Thursday, February 20, 2014

Pope Francis and the freedoms of literature

Fr Michael Collins
The Central Catholic Library is delighted to have Fr Michael Collins as one of the speakers for our spring 2014 lecture series. Fr Collins, who is attached to St Mary's Parish, Haddington Road in Dublin, published a biography of the newly elected pope last year, and is well know as a writer. Some of his previous books, available to borrow from the library, include The Fisherman's Net: the influence of the papacy in history (2003), and studies of Benedict XVI (2010) and John Paul II (2011). The title of his lecture, which will be take place in the library at 6.30pm on Tuesday 4th March, is The Franciscan Revolution: Pope Francis and his push for change.

To me, one of the most interesting aspects of Jorge Bergoglio's career is the time he spent as a teacher of literature and psychology while training for the Jesuit order in the 1960's. In his biography, Fr Michael describes how Bergoglio spent 1964-5  at the Colegio de la Imaculada, (a secondary school in Santa FĂ©), moving to the Colegio del Salvador in Buenos Aires in 1966. While Bergoglio found psychology easy to teach, literature posed some problems for him.
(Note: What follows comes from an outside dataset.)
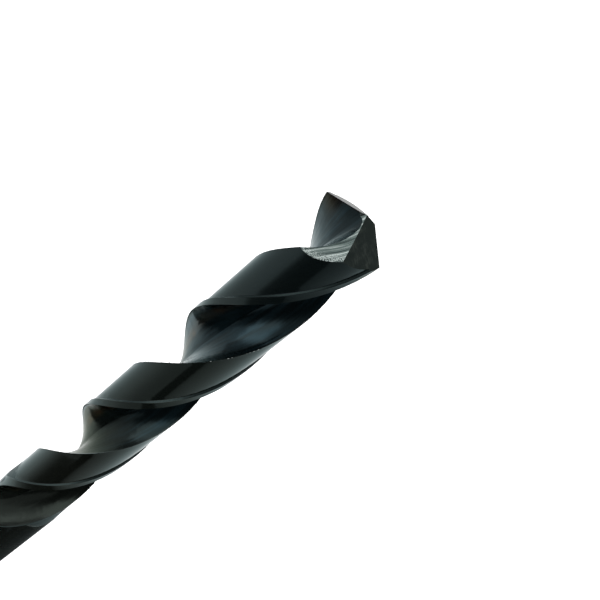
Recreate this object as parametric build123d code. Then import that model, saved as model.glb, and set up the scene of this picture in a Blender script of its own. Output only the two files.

This is something Pope Francis takes up in his interview with Antonio Spadaro S.J. for the Italian Jesuit review La Civiltá Cattolica, (available in English at americamagazine.org ). Faced with the disinterest of his young students in the required study of Spanish classics such as El Cid, Bergoglio adopted a creative approach. The boys could study their El Cid at home, while in class he would discuss with them the authors they were interested in; so allowing them to develop their tastes in a natural rather than an imposed way. He also encouraged creative writing, and sent two stories by students to the major Argentine writer Jorge Luis Borges, who was inspired by them to contribute an introduction to a story collection by the whole class. 

Going back to Fr Michael's account, there might seem to be a discrepancy between the creative teaching strategy adopted by Bergoglio, and the recollections of his students, who, according to Fr Michael, remember both their teacher's self-discipline and his strictness with them. At its best, education leads not just to the mastery of a subject but also to the successful transmission of ethical values, and Fr Michael underlines Bergoglio's awareness of this. Yet perhaps there is no discrepancy here. Asked in the Spadaro interview about his favorite artists, the pope mentioned composers and painters but spoke also of his appreciation of fiction, in the form of both novels and films. He loves Cervantes, Dostoevsky and Manzoni, Fellini's La Strada, and the films of Rossellini; writers and directors who all, whether by word or image, explored the way we live, how we live and why. In encouraging his students' sensitivity to fiction, Bergoglio had them enter a psychological space in which ethical and human values are evoked, experimented with, explored.

As a teacher, Jorge Begoglio trusted the link between literature and life.